Orders - an essential but straightforward metric. How many orders overall have you received given a time frame, for example, orders this month or this year?
Visits - how many users visit your website or application? Visits are important, especially when looking at funnels of users. It can also indicate how many of your current customers actually use the product they have signed up for. When looking at visits to a site or application, you can also track other indicators such as sessions (the time between a visitor's first arrival at a page on the site and the time they stop using the site) and bounce rate (single-page sessions divided by all sessions, or the percentage of all sessions on your site in which users viewed only a single page and triggered only a single request).
Key Performance Indicators (KPI)
A key performance indicator is a metric that demonstrates how effectively a company or product is achieving key business objectives. Of all the metrics you can track, which ones are truly the most important to you and your business when trying to understand the current and future success of the product? These can be tough to choose because, as we looked at, there are so many metrics to choose from, and it is unique to each product.
There are three essential areas when setting KPIs.
- Set a target - every single KPI should have a target you're hoping to achieve for a certain period.
- Data source - explicitly define where the data is coming from, so there can be no question of bias or accuracy.
- Reporting frequency - How often will this data be tracked and shared among stakeholders?
Remember to keep the KPIs measurable and time-bound.

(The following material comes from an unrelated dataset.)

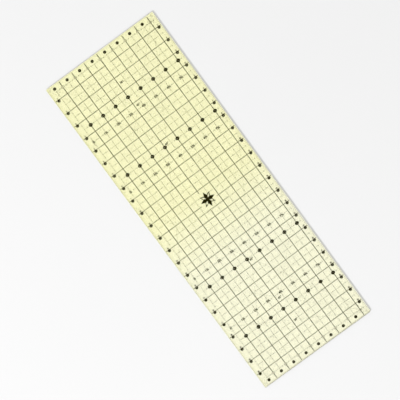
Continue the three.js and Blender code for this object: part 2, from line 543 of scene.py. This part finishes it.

KPIs could come in various forms. They could be more quantitative, like measuring churn rate by understanding how many customers are leaving our company to move to our competitors in a given period. They could also be qualitative metrics too, especially for an early-stage company. For example, measuring the response to new feature rollouts and ensuring a specified satisfaction level is received. This can be achieved through a survey to gauge if the product fits the market. KPIs could be internal too (for example, measuring employee productivity) to make internal decisions such as making staff more efficient or calculating when new team members are required as the business grows.
Objectives and Key Results (OKR)
Objectives and Key Results, or OKRs, for short. These are business goals paired with measurable results that help determine the objective's success over time.
For example, let's say that the company has the following objectives:
- Raise awareness of the company's brand
- Increase monthly active users across all products
- Every product should create a consistently positive user experience
The three objectives the company is working towards can help the Product Managers make product decisions and even pick KPIs. Taking one of those objectives as an example - 'the product should create a consistently positive user experience'. We can set the following key results:
- Reduce customer churn by 5% in Q2. So we want to get 5%, measurable, and Q2.
- Increase the net promoter score (NPS) from 6 to 8 by Q4.
These sorts of key results will really help narrow in on the metrics and product decisions.
Remember to always keep up with your business objectives and link these performance indicators back to your business's objectives, mission and vision.